Once the body shifts, the mind follows.
This is one of the fastest ways to interrupt cognitive hyperactivity.
Technique 3: Attention Redirection Without Stimulation
Many people try to calm the mind by distracting it.
But distraction is not decompression.
True decompression uses low-stimulation focus.
This includes:
- Slow walking
- Gentle stretching
- Soft visual focus without screens
- Neutral observation of surroundings
The goal is not to think harder or stop thinking.
The goal is to reduce cognitive intensity.
Neuroscientist Daniel Goleman has highlighted how attentional control and emotional regulation are deeply linked, especially in high-stress environments.
When attention becomes softer, emotional activation reduces automatically.
Rebuilding the Ability to Switch Off
For many high performers, inability to switch off is not a temporary issue.
It is a learned neurological pattern.
The good news is that learned patterns can be unlearned through repetition of new states.
When cognitive offloading, physiological downshifting, and low-stimulation attention are repeated consistently, the brain begins to associate evenings with recovery instead of continued activation.
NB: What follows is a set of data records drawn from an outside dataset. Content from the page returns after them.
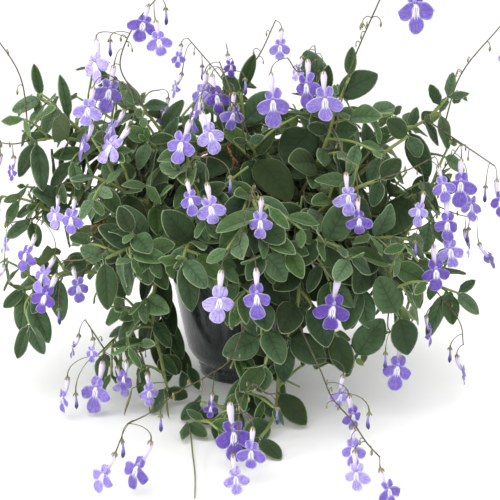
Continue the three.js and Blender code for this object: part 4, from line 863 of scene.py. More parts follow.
def add_lobe(skin, flower, rows, mirror, ahead, size, draw, tone):
    """One lobe as a thin closed sheet, folded along its middle, with a wavy margin"""
    rows = curve_points(rows, 2)
    v = LOBE_COLUMNS[None, :]
    along_lobe = np.linspace(0, 1, len(rows))[:, None]
    grow = 1 + (draw() - 0.5) * size.lobe_change * along_lobe
    middle_x, middle_y = (rows[:, 0] + rows[:, 2]) / 2, (rows[:, 1] + rows[:, 3]) / 2
    half_x, half_y = (rows[:, 2] - rows[:, 0]) / 2, (rows[:, 3] - rows[:, 1]) / 2
    x = (middle_x[:, None] + v * half_x[:, None]) * grow * mirror
    y = middle_y[:, None] + v * half_y[:, None]
    y = MOUTH[1] + (y - MOUTH[1]) * grow
    swing = (draw() - 0.5) * size.lobe_swing * along_lobe
    fold = size.lobe_fold * (draw() - 0.3) * along_lobe
    tip = size.lobe_tip * (draw() - 0.6)
    wave, waves = 6 * draw(), 5 + 4 * draw()
    half = np.hypot(half_x, half_y)[:, None]
    z = (face_height(x, y) + ahead + swing * 0.4 + fold * (np.abs(v) - 0.4) * half / 0.2
         + tip * np.clip(along_lobe - 0.55, 0, 1) ** 1.5
         + size.lobe_ruffle * v ** 2 * along_lobe * np.sin(waves * along_lobe + wave + 1.4 * np.sign(v)))
    thick = size.petal_thickness / flower.width / 2 * np.clip(1.1 - v ** 4, 0.2, 1)
    middle = stacked(x + swing * 0.3 * np.sign(mirror), y, z)
    lift = stacked(0, 0, thick)
    edge = np.minimum((1 - np.abs(v)) * half, (1 - along_lobe) * 0.5) * flower.width
    spots = stacked(x, y, tone, along_lobe, edge)
    top, under = flower.place(middle + lift), flower.place(middle - lift)
    if mirror < 0:
        top, under, spots = top[:, ::-1], under[:, ::-1], spots[:, ::-1]
    shell(skin, top, under, spots, (PETAL, PETAL_BACK))


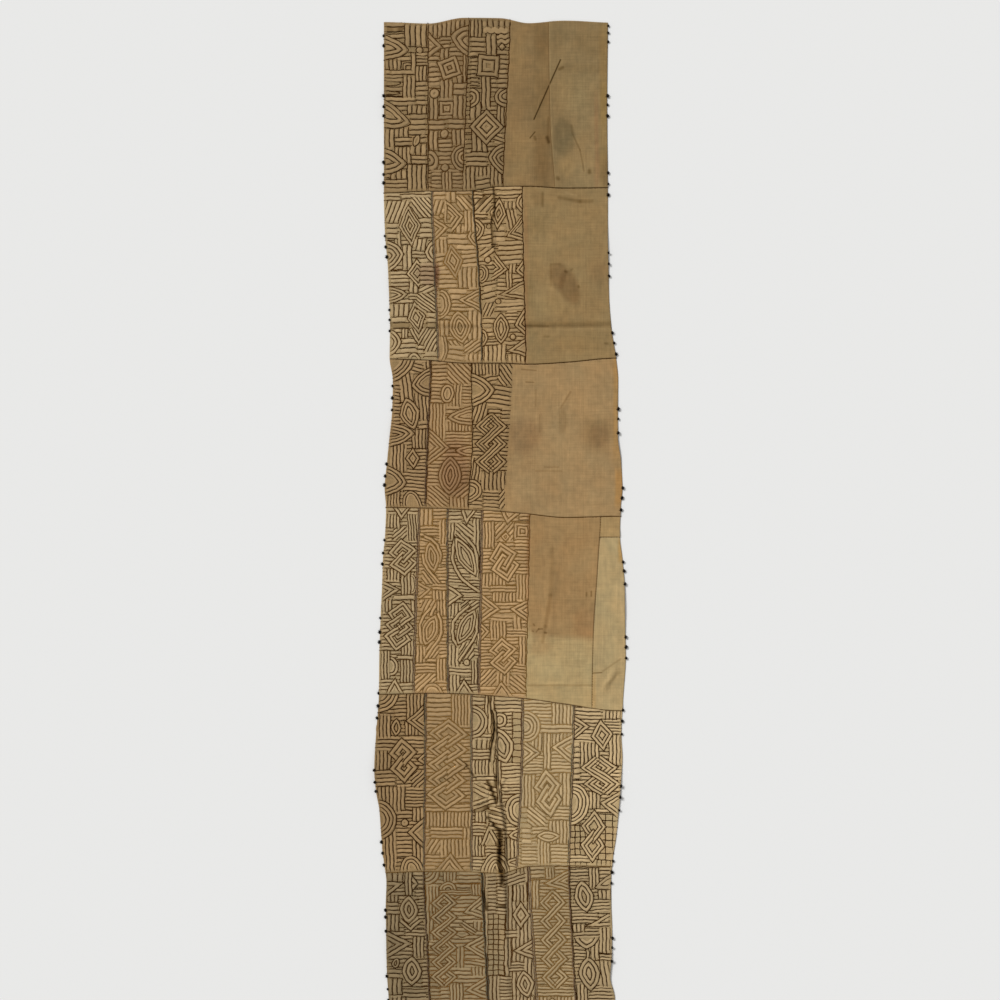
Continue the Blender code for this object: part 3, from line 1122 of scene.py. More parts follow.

Over time, the subconscious mind starts anticipating rest rather than stimulation.
This is where deeper transformation occurs.
Not in forcing stillness.
But in retraining the nervous system to recognise safety in downtime.
In Practice
In years of working with high-performing clients, I have consistently observed that mental decompression is often the missing link between success and burnout prevention. Once clients learn to offload cognitive pressure and downshift the nervous system intentionally, sleep improves, emotional regulation stabilises, and decision making becomes clearer under pressure.
Ultimately, the brain does not need more stimulation to recover.
It needs permission to stop performing.
That principle sits at the core of NeuroFrequency Programming™. When the nervous system is repeatedly guided into decompressed states, the subconscious mind begins to reset its baseline from constant activation to regulated recovery, allowing performance and rest to coexist without conflict.